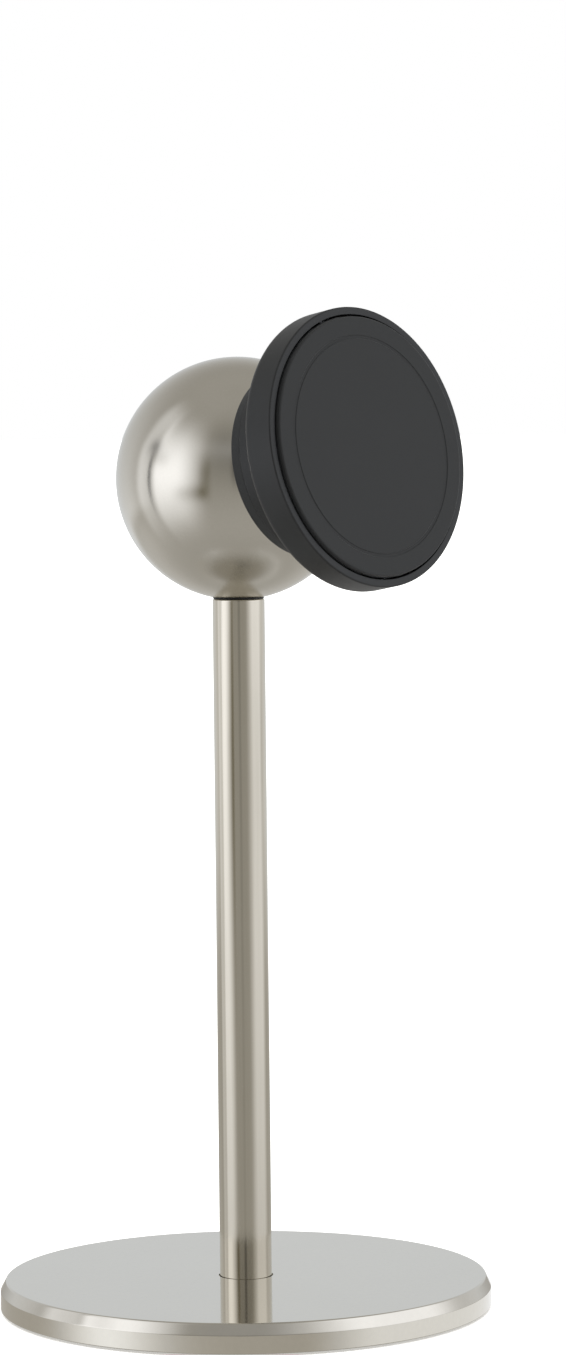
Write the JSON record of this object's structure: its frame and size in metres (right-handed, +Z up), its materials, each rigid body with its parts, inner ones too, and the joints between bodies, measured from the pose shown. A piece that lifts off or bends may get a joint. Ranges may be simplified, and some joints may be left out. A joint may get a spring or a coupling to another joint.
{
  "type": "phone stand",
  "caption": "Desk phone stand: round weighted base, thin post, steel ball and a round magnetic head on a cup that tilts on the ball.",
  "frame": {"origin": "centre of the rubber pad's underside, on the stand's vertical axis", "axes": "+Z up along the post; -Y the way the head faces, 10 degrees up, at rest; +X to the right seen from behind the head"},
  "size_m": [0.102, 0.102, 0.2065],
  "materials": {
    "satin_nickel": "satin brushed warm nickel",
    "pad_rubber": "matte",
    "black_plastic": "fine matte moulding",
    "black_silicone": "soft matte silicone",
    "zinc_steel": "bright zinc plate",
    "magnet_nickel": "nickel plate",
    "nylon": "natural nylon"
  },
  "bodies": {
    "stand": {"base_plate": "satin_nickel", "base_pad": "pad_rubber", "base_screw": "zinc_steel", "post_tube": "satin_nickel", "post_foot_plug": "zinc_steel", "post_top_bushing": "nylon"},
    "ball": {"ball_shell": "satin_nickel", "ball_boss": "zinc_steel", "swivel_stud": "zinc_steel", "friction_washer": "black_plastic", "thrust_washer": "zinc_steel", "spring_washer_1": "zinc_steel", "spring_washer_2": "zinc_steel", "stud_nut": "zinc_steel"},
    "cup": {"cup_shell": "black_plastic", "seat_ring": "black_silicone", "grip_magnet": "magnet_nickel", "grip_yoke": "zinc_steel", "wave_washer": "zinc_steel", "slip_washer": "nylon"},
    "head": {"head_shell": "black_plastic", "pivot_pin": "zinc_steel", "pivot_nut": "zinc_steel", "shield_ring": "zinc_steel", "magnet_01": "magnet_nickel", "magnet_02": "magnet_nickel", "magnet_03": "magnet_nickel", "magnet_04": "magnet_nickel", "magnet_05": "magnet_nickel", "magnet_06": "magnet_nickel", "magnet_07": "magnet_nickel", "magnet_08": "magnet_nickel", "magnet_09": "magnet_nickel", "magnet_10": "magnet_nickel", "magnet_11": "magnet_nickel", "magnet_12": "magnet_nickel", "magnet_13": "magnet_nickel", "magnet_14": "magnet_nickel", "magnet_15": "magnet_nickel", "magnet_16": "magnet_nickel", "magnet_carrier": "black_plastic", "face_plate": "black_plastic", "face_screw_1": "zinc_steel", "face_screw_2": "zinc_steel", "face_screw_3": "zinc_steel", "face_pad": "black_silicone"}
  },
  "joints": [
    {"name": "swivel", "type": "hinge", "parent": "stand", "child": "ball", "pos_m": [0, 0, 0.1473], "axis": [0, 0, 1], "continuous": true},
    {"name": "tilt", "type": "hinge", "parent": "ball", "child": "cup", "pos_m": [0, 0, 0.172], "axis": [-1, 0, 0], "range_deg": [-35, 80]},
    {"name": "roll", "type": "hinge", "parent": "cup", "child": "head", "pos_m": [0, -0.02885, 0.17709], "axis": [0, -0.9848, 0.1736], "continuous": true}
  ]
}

- - - - - - -

- **Description of the task**:
Reproduce all data above, unchanged.

- **Result for this task**:
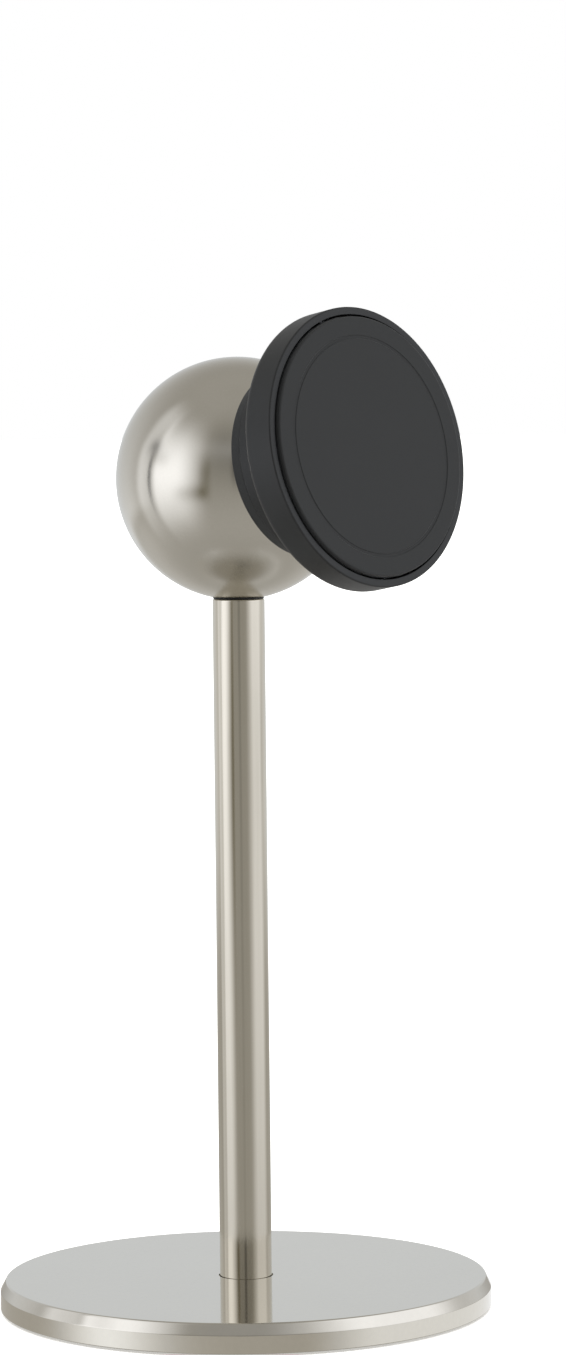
Write the JSON record of this object's structure: its frame and size in metres (right-handed, +Z up), its materials, each rigid body with its parts, inner ones too, and the joints between bodies, measured from the pose shown. A piece that lifts off or bends may get a joint. Ranges may be simplified, and some joints may be left out. A joint may get a spring or a coupling to another joint.
{
  "type": "phone stand",
  "caption": "Desk phone stand: round weighted base, thin post, steel ball and a round magnetic head on a cup that tilts on the ball.",
  "frame": {"origin": "centre of the rubber pad's underside, on the stand's vertical axis", "axes": "+Z up along the post; -Y the way the head faces, 10 degrees up, at rest; +X to the right seen from behind the head"},
  "size_m": [0.102, 0.102, 0.2065],
  "materials": {
    "satin_nickel": "satin brushed warm nickel",
    "pad_rubber": "matte",
    "black_plastic": "fine matte moulding",
    "black_silicone": "soft matte silicone",
    "zinc_steel": "bright zinc plate",
    "magnet_nickel": "nickel plate",
    "nylon": "natural nylon"
  },
  "bodies": {
    "stand": {"base_plate": "satin_nickel", "base_pad": "pad_rubber", "base_screw": "zinc_steel", "post_tube": "satin_nickel", "post_foot_plug": "zinc_steel", "post_top_bushing": "nylon"},
    "ball": {"ball_shell": "satin_nickel", "ball_boss": "zinc_steel", "swivel_stud": "zinc_steel", "friction_washer": "black_plastic", "thrust_washer": "zinc_steel", "spring_washer_1": "zinc_steel", "spring_washer_2": "zinc_steel", "stud_nut": "zinc_steel"},
    "cup": {"cup_shell": "black_plastic", "seat_ring": "black_silicone", "grip_magnet": "magnet_nickel", "grip_yoke": "zinc_steel", "wave_washer": "zinc_steel", "slip_washer": "nylon"},
    "head": {"head_shell": "black_plastic", "pivot_pin": "zinc_steel", "pivot_nut": "zinc_steel", "shield_ring": "zinc_steel", "magnet_01": "magnet_nickel", "magnet_02": "magnet_nickel", "magnet_03": "magnet_nickel", "magnet_04": "magnet_nickel", "magnet_05": "magnet_nickel", "magnet_06": "magnet_nickel", "magnet_07": "magnet_nickel", "magnet_08": "magnet_nickel", "magnet_09": "magnet_nickel", "magnet_10": "magnet_nickel", "magnet_11": "magnet_nickel", "magnet_12": "magnet_nickel", "magnet_13": "magnet_nickel", "magnet_14": "magnet_nickel", "magnet_15": "magnet_nickel", "magnet_16": "magnet_nickel", "magnet_carrier": "black_plastic", "face_plate": "black_plastic", "face_screw_1": "zinc_steel", "face_screw_2": "zinc_steel", "face_screw_3": "zinc_steel", "face_pad": "black_silicone"}
  },
  "joints": [
    {"name": "swivel", "type": "hinge", "parent": "stand", "child": "ball", "pos_m": [0, 0, 0.1473], "axis": [0, 0, 1], "continuous": true},
    {"name": "tilt", "type": "hinge", "parent": "ball", "child": "cup", "pos_m": [0, 0, 0.172], "axis": [-1, 0, 0], "range_deg": [-35, 80]},
    {"name": "roll", "type": "hinge", "parent": "cup", "child": "head", "pos_m": [0, -0.02885, 0.17709], "axis": [0, -0.9848, 0.1736], "continuous": true}
  ]
}